Uber stock falls despite Q4 earnings beat, strong guidance

Uber Technologies, Inc. reported better-than-expected fourth-quarter earnings and revenue on Thursday, but shares fell 2.6% in early trading despite the company's strong results and outlook.

The ride-hailing and food delivery giant posted adjusted earnings per share of $3.21, significantly beating analyst estimates of $0.49. Revenue grew 20% year-over-year to $12 billion, also topping expectations of $11.77 billion.

Uber (NYSE:UBER)'s gross bookings, a key metric measuring the total dollar value of rides and deliveries, rose 18% to $44.2 billion in Q4. The company reported 171 million monthly active platform consumers, up 14% from the prior year.

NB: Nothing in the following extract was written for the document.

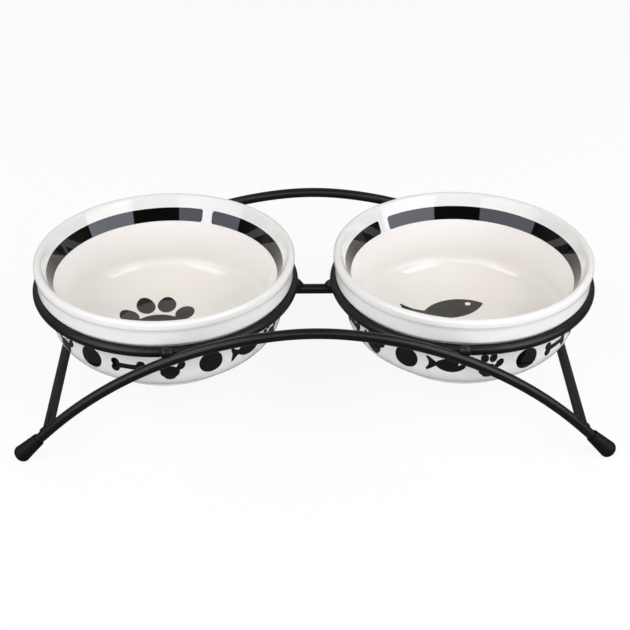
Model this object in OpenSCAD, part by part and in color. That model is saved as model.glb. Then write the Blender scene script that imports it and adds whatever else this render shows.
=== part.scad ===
// Two stoneware bowls that drop into the rings of a welded wire stand.
// X runs along the stand, the front is at -Y, and Z = 0 is the floor.

/* [Stand] */
// Clear distance between the two rims, or between the rings where those are wider
bowl_gap = 18.6; // [8:0.2:40]
// Diameter of the wire that the stand is bent from
wire_d = 5.8; // [4.5:0.1:7]
// Diameter of each ring, measured to the centre of its wire
ring_d = 148; // [142:0.2:152]
// Height of the rings above the floor, to the centre of the wire
ring_h = 67.7; // [64:0.1:80]
// How far the crown of each arch rises above the rings
crown_rise = 15.2; // [10:0.1:20]
// Bend radius of the arch at its crown
crown_r = 159; // [140:1:220]
// Half of the angle that the crown's bend covers
crown_a = 6.2; // [4:0.2:18]
// Distance from the middle of a bowl out to where the feet rest on the floor
foot_out = 76.9; // [70:0.1:95]
// Length of the straight leg below the flank's bend, down to the rounding of its cap
leg_l = 23.8; // [18:0.1:60]
// Gap between an arch and the rings that the weld nugget fills
arch_gap = 0.3; // [0.3:0.1:2]
// Gap left under and beside a butted wire, filled by its weld bead
seam = 0.2; // [0.1:0.1:0.6]
// Length of bare leg left between a side bar's weld and the foot cap
bar_gap = 1.3; // [0.5:0.1:8]

/* [Foot caps] */
// Diameter of a cap at its mouth
cap_mouth_d = 7.4; // [7:0.1:9]
// Diameter of a cap near the floor
cap_end_d = 9.8; // [9:0.1:12]
// Length of a cap
cap_len = 17.4; // [15:0.2:20]
// Rounding of the cap's closed end
cap_round = 3.4; // [2:0.1:4]
// Length of wire that a cap holds
cap_grip = 11.6; // [8:0.2:13]
// How much of a cap is pressed flat where it meets the floor
cap_flat = 0.4; // [0.2:0.1:1]

/* [Bowls] */
// How far the rolled lip stands out past the middle of the ring's wire
rim_over = 1; // [0.3:0.1:4]
// Thickness of the rolled lip
lip_d = 4.5; // [3.5:0.1:6]
// Height of the rolled lip on its outside
lip_h = 5.9; // [4.5:0.1:8]
// Radius of the hollow under the lip
groove_r = 6.5; // [3:0.1:10]
// Width of the rim, from its outside in to the top of the black band
rim_w = 6.9; // [6:0.1:9]
// Height of the rim above the ring that carries the bowl
rim_rise = 18.7; // [15:0.1:26]
// Height of a bowl from its foot to its rim
bowl_h = 61.3; // [50:0.1:70]
// How far the band that sits on the ring stays inside the middle of the ring's wire
band_in = 0.1; // [0:0.1:1]
// How far the belly stays inside the middle of the ring's wire
belly_in = 7; // [5:0.1:12]
// Depth from the rim down to the top of the black band inside
glaze_drop = 7; // [5:0.1:9]
// Height of the black band
glaze_h = 7.5; // [5:0.1:9]
// How far the black band leans in over its height
glaze_in = 3.4; // [1:0.1:5]
// Height from the ring down to the widest part of the belly
belly_drop = 18; // [14:0.5:22]
// Height of the foot ring's outer face, up to where the belly starts
foot_h = 3.5; // [1:0.1:6]
// Diameter of the foot
foot_d = 92; // [84:1:98]
// Width of the unglazed foot ring
foot_w = 4.5; // [3:0.1:7]
// Depth of the recess inside the foot ring
foot_recess = 2; // [1:0.1:3]
// Wall thickness at the belly
wall = 6; // [4.5:0.1:7]
// Floor thickness
floor_t = 6; // [4.5:0.1:8]
// Diameter of the flat floor inside
floor_d = 68; // [50:1:80]
// Running gap between a bowl and its ring
seat_gap = 0.3; // [0.2:0.05:0.5]

/* [Hidden] */
$fn = 96;
bend_fn = 360;                               // segments to a full turn of a wide bend
wire_fn = 48;                                // sides of a bent wire
wire_r = wire_d / 2;
joint_d = 1.02 * wire_d;                     // collar where two lengths meet, a hair thicker than the wire
joint_l = wire_r / 3;
joint_in = joint_l / 5;                      // how far inside the collar each length stops
ring_r = ring_d / 2;
rim_d = ring_d + 2 * rim_over;
bowl_x = (max(rim_d, ring_d + wire_d) + bowl_gap) / 2;
cut_over = 2;                                // overrun of a cut past the face that it opens

// The arch's centreline: a crown bend, a flank bend on each side and two straight legs
arch_y = ring_r + wire_d + arch_gap;
crown_z = ring_h + crown_rise;
bend_x = crown_r * sin(crown_a);
bend_z = crown_z - crown_r * (1 - cos(crown_a));

// The flank's bend and the leg's slope follow from where the foot rests and how long the leg is: the middle
// of the cap's corner circle lies on a line beside the leg that touches a bend round the same centre
foot_x = bowl_x + foot_out;
corner_z = cap_round - cap_flat;
cap_axis_in = cap_end_d / 2 - cap_round;
run = foot_x - bend_x;
fall = bend_z - corner_z;
flank_r = (pow(run, 2) + pow(fall, 2) - pow(cap_axis_in, 2) - pow(leg_l, 2))
    / (2 * (fall * cos(crown_a) - run * sin(crown_a) - cap_axis_in));
flank_x = bend_x - flank_r * sin(crown_a);
flank_z = bend_z - flank_r * cos(crown_a);
leg_a = atan2(foot_x - flank_x, corner_z - flank_z) - atan2(leg_l, flank_r - cap_axis_in);
leg_x = flank_x + flank_r * sin(leg_a);
leg_z = flank_z + flank_r * cos(leg_a);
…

"Uber ended 2024 with our strongest quarter ever, as growth accelerated across MAPCs, trips, and Gross Bookings," said CEO Dara Khosrowshahi in a statement.

For the first quarter of 2025, Uber forecasts gross bookings growth of 17% to 21% YoY on a constant currency basis. The company expects adjusted EBITDA between $1.79 billion and $1.89 billion, representing 30% to 37% YoY growth.

Despite the strong results and guidance, Uber's stock declined 2.6% following the report. The company's CFO Prashanth Mahendra-Rajah stated, "We believe we remain undervalued despite these strong fundamentals, and plan to be active and opportunistic buyers of our stock."

Uber also announced it entered into a $1.5 billion accelerated share repurchase agreement in January as part of its previously announced $7 billion buyback program.